→ **Task description**
All of the records below should be output exactly.

(Extracted data entries)
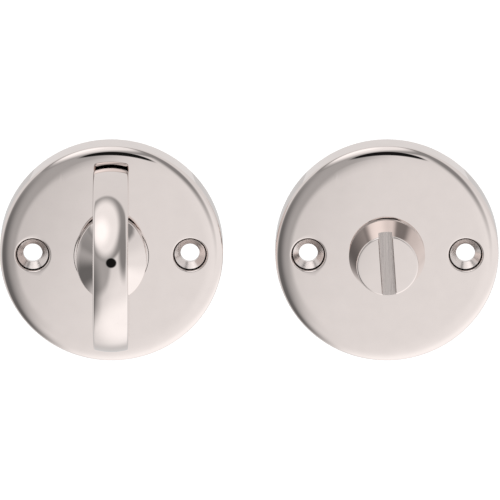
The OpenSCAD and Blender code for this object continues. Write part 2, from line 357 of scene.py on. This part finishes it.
def rose_loops(cell_r):
    """Closed outlines of the face's three parts, right, left and middle, and the angles of all the
    rose's columns. Two upright lines, which meet the face's circle at 60 degrees, divide it."""
    side_steps, middle_steps, line_steps = 84, 42, 44
    corner = math.pi / 3
    half = cell_r * math.sin(corner)
    right = np.linspace(-corner, corner, side_steps + 1)
    top = np.linspace(corner, math.pi - corner, middle_steps + 1)
    left = right + math.pi
    foot = top + math.pi
    angles = np.concatenate([right[:-1], top[:-1], left[:-1], foot])

    def arc(turns):
        return cell_r * np.stack([np.cos(turns), np.sin(turns)], axis=-1)

    line = np.linspace(half, -half, line_steps + 1)
    down = np.stack([np.full_like(line, cell_r * math.cos(corner)), line], axis=-1)
    right_loop = np.concatenate([arc(right), down[1:]])
    left_loop = np.concatenate([arc(left), -down[1:]])
    upright_left = down * [-1, 1]
    middle_loop = np.concatenate([arc(top), upright_left[1:], arc(foot)[1:], -upright_left[1:]])
    return right_loop, left_loop, middle_loop, angles


def holed_cell(loop, centre, reach, hole_r, heights):
    """The surface between an outline and a round hole: each of its lines runs straight from the
    outline to the hole's edge, in the direction of the outline's point seen from the hole.
    heights gives the height from x and y."""
    ring = centre + hole_r * reach
    flat = between(loop, ring, 14)
    return np.concatenate([flat, heights(flat)[..., None]], axis=-1)


def directions(loop, centre):
    """Unit directions from a hole's centre to an outline's points."""
    away = loop - centre
    return away / np.linalg.norm(away, axis=-1, keepdims=True)


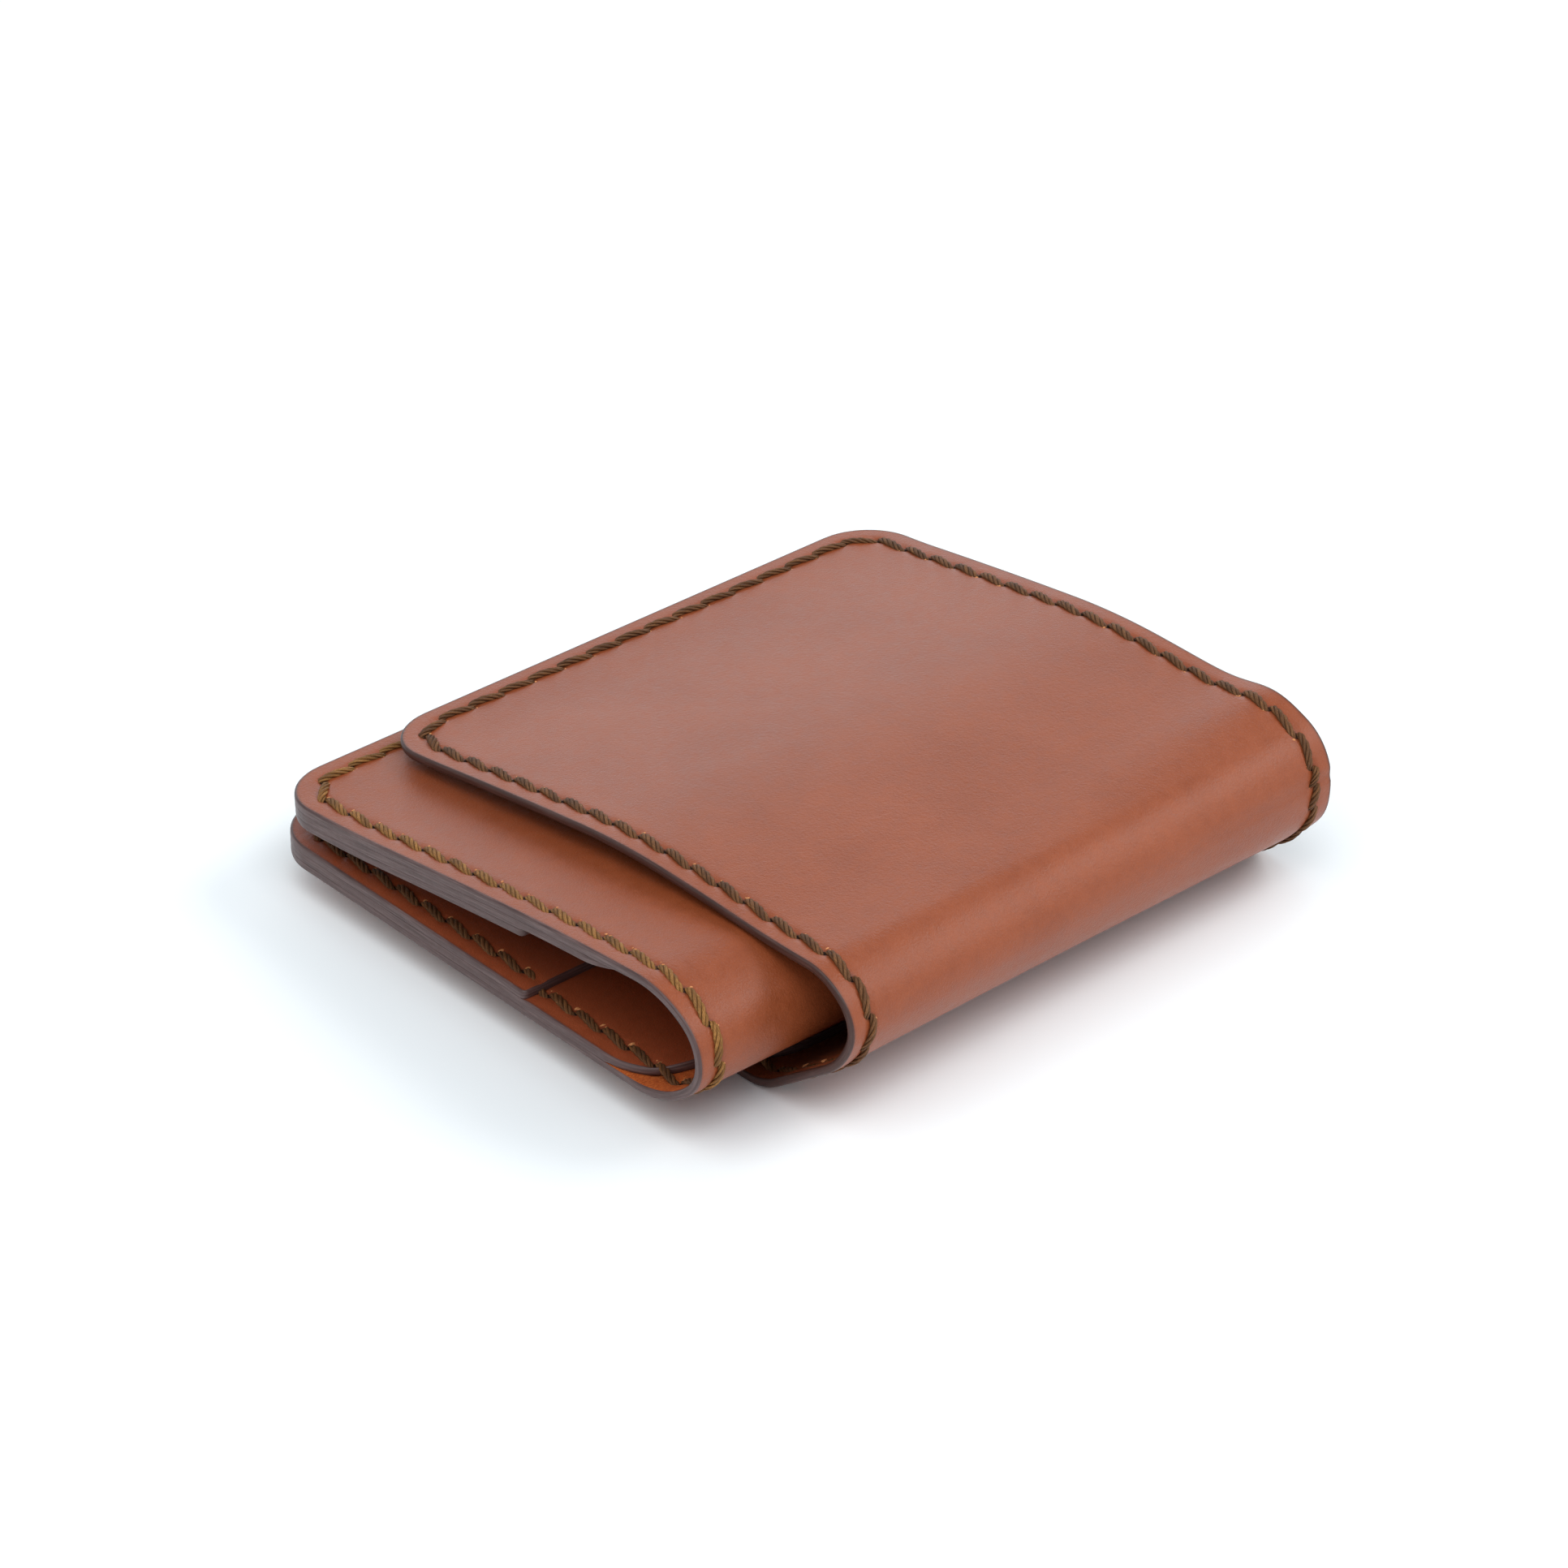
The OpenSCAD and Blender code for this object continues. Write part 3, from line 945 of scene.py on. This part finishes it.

→ **Worked answer**
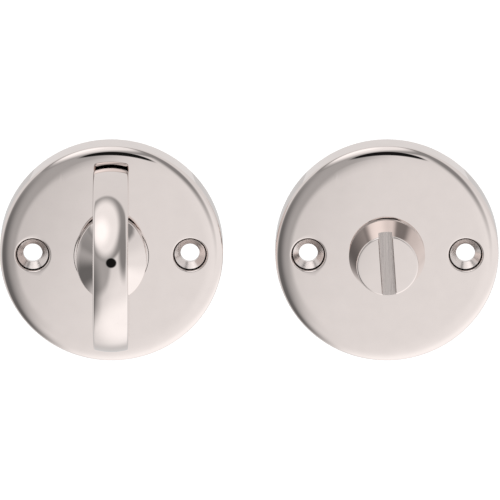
The OpenSCAD and Blender code for this object continues. Write part 2, from line 357 of scene.py on. This part finishes it.
def rose_loops(cell_r):
    """Closed outlines of the face's three parts, right, left and middle, and the angles of all the
    rose's columns. Two upright lines, which meet the face's circle at 60 degrees, divide it."""
    side_steps, middle_steps, line_steps = 84, 42, 44
    corner = math.pi / 3
    half = cell_r * math.sin(corner)
    right = np.linspace(-corner, corner, side_steps + 1)
    top = np.linspace(corner, math.pi - corner, middle_steps + 1)
    left = right + math.pi
    foot = top + math.pi
    angles = np.concatenate([right[:-1], top[:-1], left[:-1], foot])

    def arc(turns):
        return cell_r * np.stack([np.cos(turns), np.sin(turns)], axis=-1)

    line = np.linspace(half, -half, line_steps + 1)
    down = np.stack([np.full_like(line, cell_r * math.cos(corner)), line], axis=-1)
    right_loop = np.concatenate([arc(right), down[1:]])
    left_loop = np.concatenate([arc(left), -down[1:]])
    upright_left = down * [-1, 1]
    middle_loop = np.concatenate([arc(top), upright_left[1:], arc(foot)[1:], -upright_left[1:]])
    return right_loop, left_loop, middle_loop, angles


def holed_cell(loop, centre, reach, hole_r, heights):
    """The surface between an outline and a round hole: each of its lines runs straight from the
    outline to the hole's edge, in the direction of the outline's point seen from the hole.
    heights gives the height from x and y."""
    ring = centre + hole_r * reach
    flat = between(loop, ring, 14)
    return np.concatenate([flat, heights(flat)[..., None]], axis=-1)


def directions(loop, centre):
    """Unit directions from a hole's centre to an outline's points."""
    away = loop - centre
    return away / np.linalg.norm(away, axis=-1, keepdims=True)


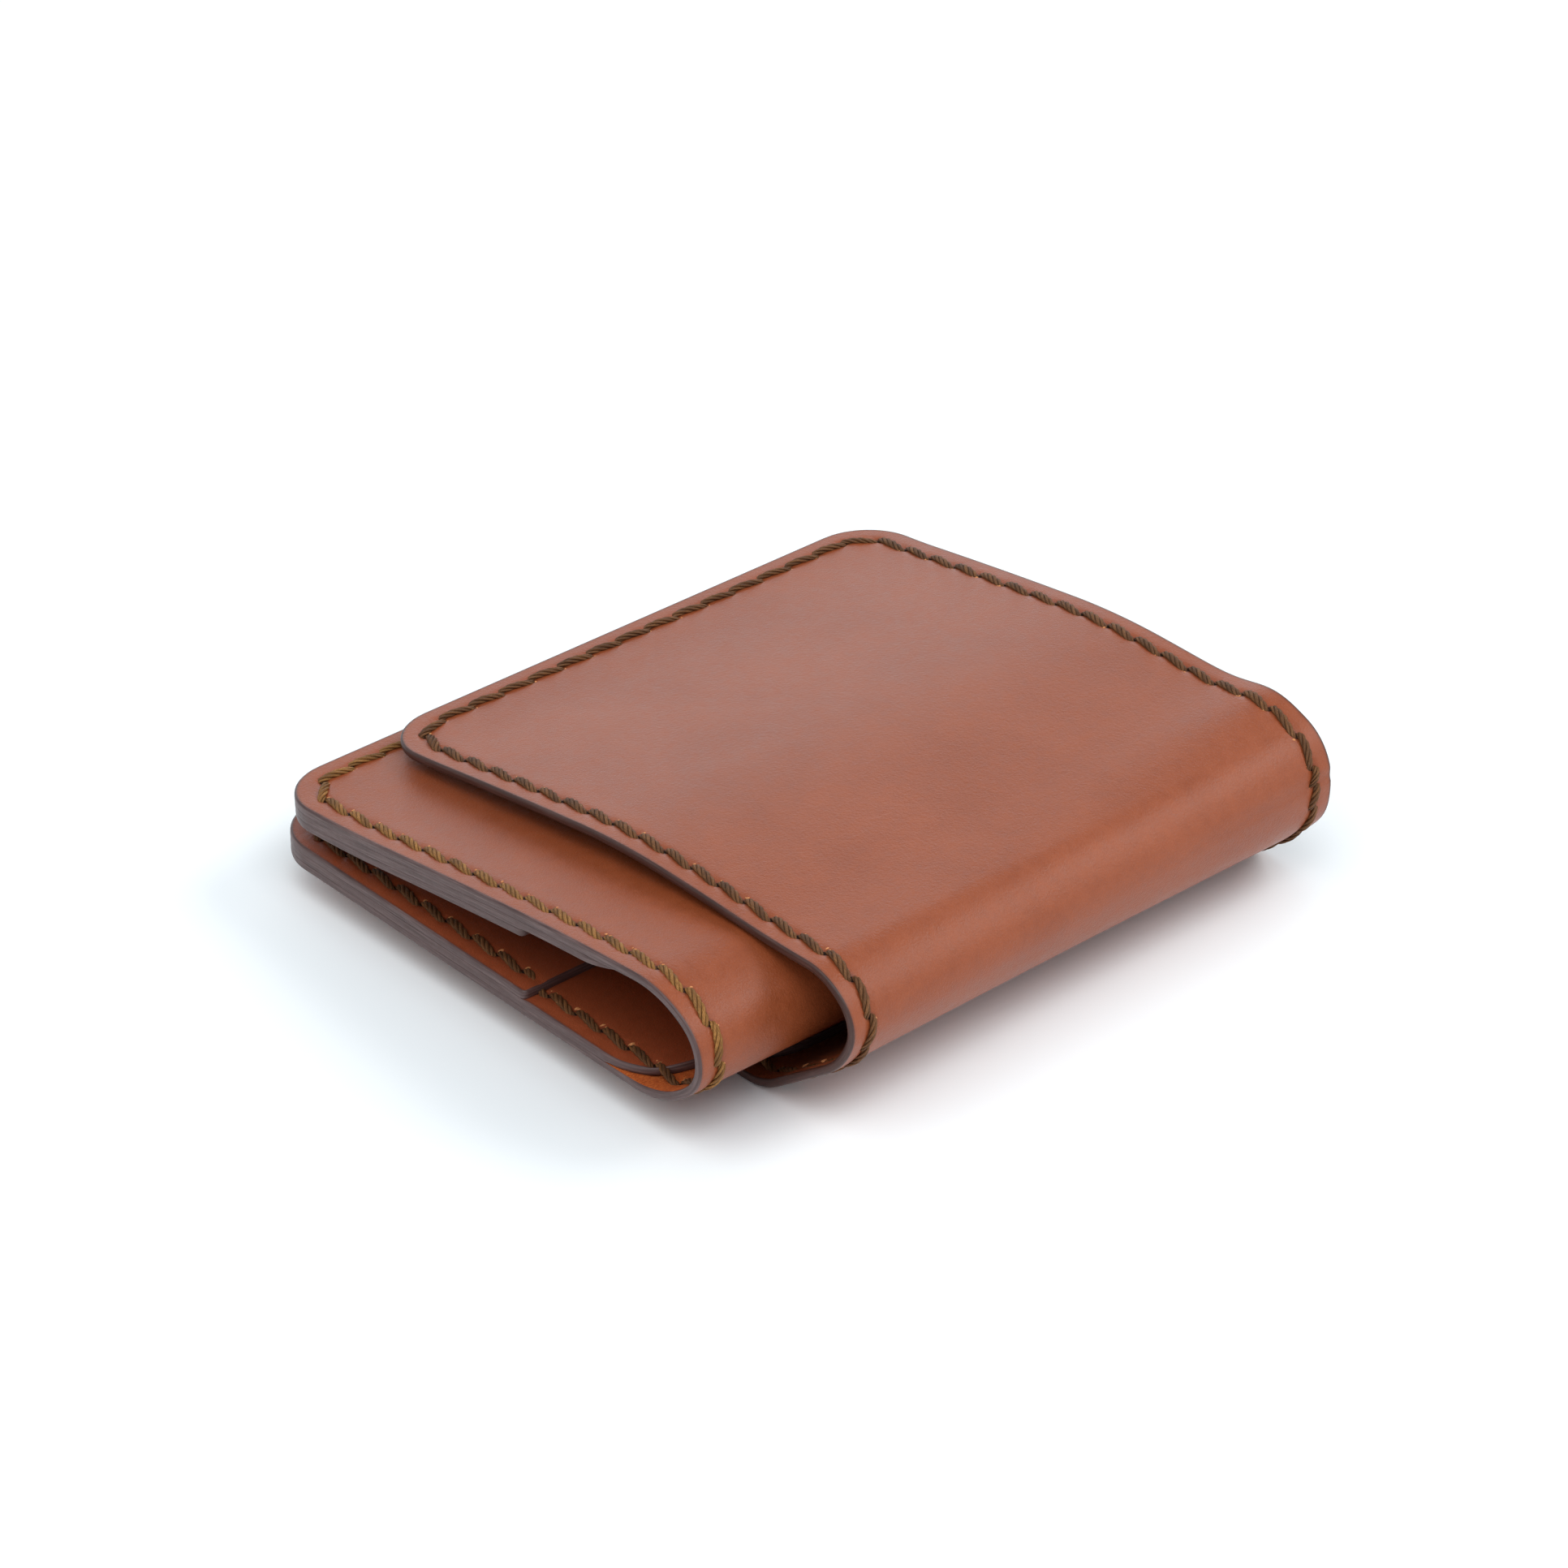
The OpenSCAD and Blender code for this object continues. Write part 3, from line 945 of scene.py on. This part finishes it.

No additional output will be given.